Hauser's academic work focuses on authorship and gender in antiquity, women in Homeric epic and classical reception in contemporary women's writing. Her first monograph, How Women Became Poets: A Gender History of Greek Literature, is (as of 2022) forthcoming under contract with Princeton University Press. In it, Hauser aims to investigate the language of poetic production in classical literature, and its role in suppressing and marginalising female voices from antiquity.

Hauser's novels also reflect her focus on women's narratives and how these can expand contemporary understanding of classical stories by providing new perspectives.

== Novels ==

Hauser's first novel, For the Most Beautiful, was published by Transworld (Penguin Random House) in 2016 and is the first in The Golden Apple Trilogy.
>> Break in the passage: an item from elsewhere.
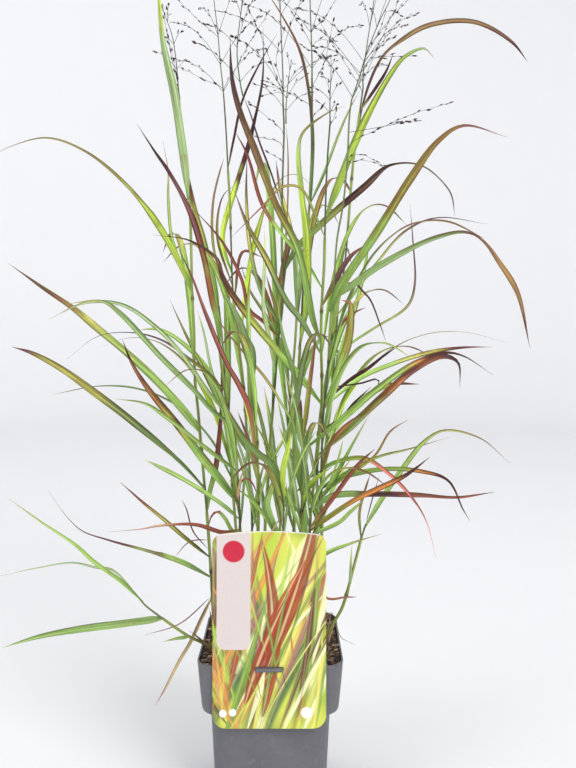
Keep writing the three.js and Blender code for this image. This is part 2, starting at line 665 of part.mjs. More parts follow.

It retells the story of the Trojan War from the perspective of Krisayis, daughter of the Trojans' High Priest, and Briseis, a princess of Pedasus enslaved after her husband is killed by the Greeks. The title comes from the inscription upon the Apple of Discord in Greek mythology, which Eris, the goddess of strife, offered as a gift at the wedding of Peleus and Thetis, bringing about the Judgement of Paris and the Trojan War.

Hauser has expressed the importance of women's voices and narratives to her work in a 2016 interview with Ancient History Encyclopedia (AHE). In the interview, Hauser notes that the lack of female perspective in the Iliad often contributes to a dismissal of the tale as a mere war story focused on men.

One of Hauser's main motivations to write is to make the literature of antiquity accessible to those who have not yet encountered the classical world. Hauser has stated that the background for her character building for Krisayis was supplemented by post-classical receptions of Chryseis, namely the Shakespearean depiction of Cressida. Both Chaucer and Shakespeare's versions contributed to Hauser's interest in the confusion of Briseis and Chryseis in the medieval tradition. Hauser expands the narratives of the two women in her novel, developing the idea that "these are actually two facets of one woman who [is] experiencing the Trojan War from different perspectives."

She has published two further books in The Golden Apple Trilogy: For the Winner (2017), which retells the story of Atalanta and her travels with the Argonauts, and For the Immortal (2018), which follows Admete and her journey along with Heracles to recover the Belt of Hippolyta. Hippolyta, the queen of the Amazons, is also a major character in the narrative.

== Selected publications ==

===Non-fiction books===
- Reading Poetry, Writing Genre: English Poetry and Literary Criticism in Dialogue with Classical Scholarship (2018), Oxford, London: Bloomsbury (edited, with Silvio Bär)
- How Women Became Poets: A Gender History of Greek Literature (2023), Princeton University Press.
- Penelope's Bones: A New History of Homer’s World through the Women Written Out of It (2025), Chicago University Press. Published in the UK under the title Mythica: A New History of Homer’s World, through the Women Written Out Of It.

=== Non-fiction book chapters ===
- ''Homer Undone': Homeric Scholarship and the Invention of Female Epic.' (2018) in Bär S, Hauser E (Eds.) Reading Poetry, Writing Genre: English Poetry and Literary Criticism in Dialogue with Classical Scholarship, London, Oxford: Bloomsbury, 151-171.
- 'Making Men: Gender and the Poet in Pindar' (2022), in Cordes L, Fuhrer T (Eds.) The Gendered ‘I’ in Ancient Literature: Modelling Gender in First-Person Discourse, De Gruyter, 129-149.
- 'Women in Homer and Beyond' (2024) in Greensmith, E. (ed.), The Cambridge Companion to Greek Epic, Cambridge University Press, 274-294.

=== Novels ===
The Golden Apple Trilogy, a series by Emily Hauser, consists of the following three novels:
- For the Most Beautiful (2016) London, Transworld
- For the Winner. (2017) London, Transworld
- For the Immortal (2018) London, Transworld

=== Journal articles ===
- 'Erica Jong’s Sappho’s Leap: (Re-)Constructing Gender and Authorship through Sappho' (in press), Synthesis, 12, 55-75.
- 'Putting an end to Song: Penelope, Odysseus and the Teleologies of the Odyssey.' (in press), Helios, 47(1), 39-69.
- 'When Classics Gets Creative: from Research to Practice.' (2019) Transactions of the American Philological Association, 149 (2), 163-177.
- There is another story': Writing after the Odyssey in Margaret Atwood’s The Penelopiad. (2017) Classical Receptions Journal, 10(2), 109-126.
- 'In Her Own Words: the Semantics of Female Authorship in Ancient Greece, from Sappho to Nossis.' (2016) Ramus, 45(2), 133-164.
- Optima tu proprii nominis auctor: the Semantics of Female Authorship in Ancient Rome, from Sulpicia to Proba.' (2016) Eugesta, 6, 151-186.